The board of Alstom has accepted General Electric's (GE) €10bn bid for its energy unit.

The troubled French engineering conglomerate also expects to receive a rival offer from its much larger German competitor Siemens.

Alstom is not in exclusive talks with GE and is expected to make a statement about the two offers on 30 April, Reuters reported.

The company's stock was trading 10.61% higher to €29.86 at 09:08 hrs in Paris .

The rival bids have sparked national debate about the fate of power turbine and train manufacturing in France - both integral to the nation's engineering lineage.

The French government reportedly favours the Siemens offer.

Earlier on 29 April, Siemens said it would make an offer to Alstom to scrutinise the French firm's books and draft a detailed plan, to match GE's moves.

GE Offer

GE chief executive Jeffrey Immelt has told French President Francois Hollande that an acquisition by GE will boost employment in France. Global headquarters for several key divisions, including hydro power, offshore wind and steam turbines will be based on French soil.

GE is also keen on working with the French government, utility EDF and nuclear group Areva to protect France's strategic nuclear sector and its exports.

The American firm also proposes to sell Alstom's wind turbine business to French investors.

GE has also offered France a representative for its board, and will explore the possibility of a transportation joint-venture with Alstom's remaining transport activities, believed to be too small to subsist independently.

Analyst and Investor Take

Many analysts and investors believe the Siemens move is primarily defensive.

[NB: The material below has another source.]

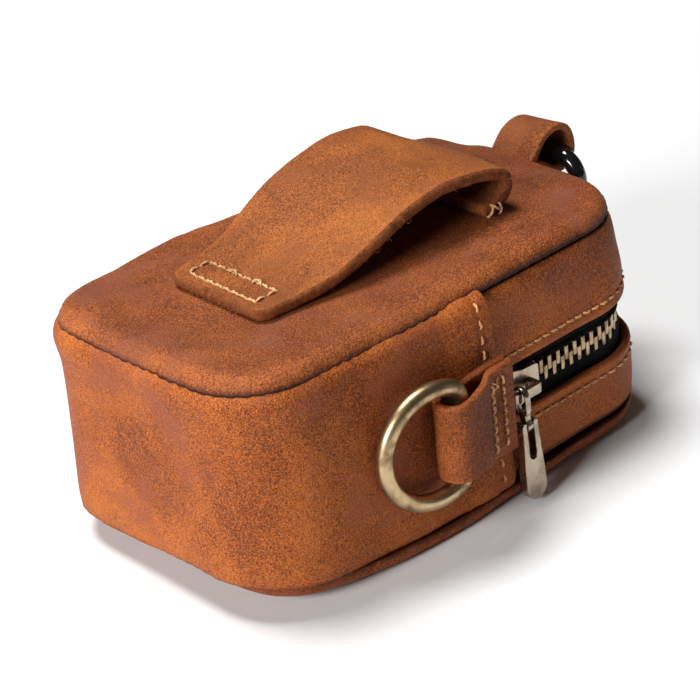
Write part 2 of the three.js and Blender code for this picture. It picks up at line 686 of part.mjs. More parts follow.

Rob Virdee, an analyst at Espirito Santo Investment Bank, told Reuters the Siemens' offer appeared like a defensive move – one designed to prevent GE's expansion in Europe.

Alstom and Siemens have a history of competing against one another.

An industry insider told Reuters that no one at Alstom wants a deal with Siemens because they remember how Siemens petitioned aggressively against state aid for Alstom when it almost went bankrupt in 2004.

An unnamed fund manager said a deal will mark a sharp turn for Alstom and that Siemens will need very good arguments to defend its move strategically.

"Until last week, Alstom was seen as dead, and its products were not thought to be competitive," the fund manager added.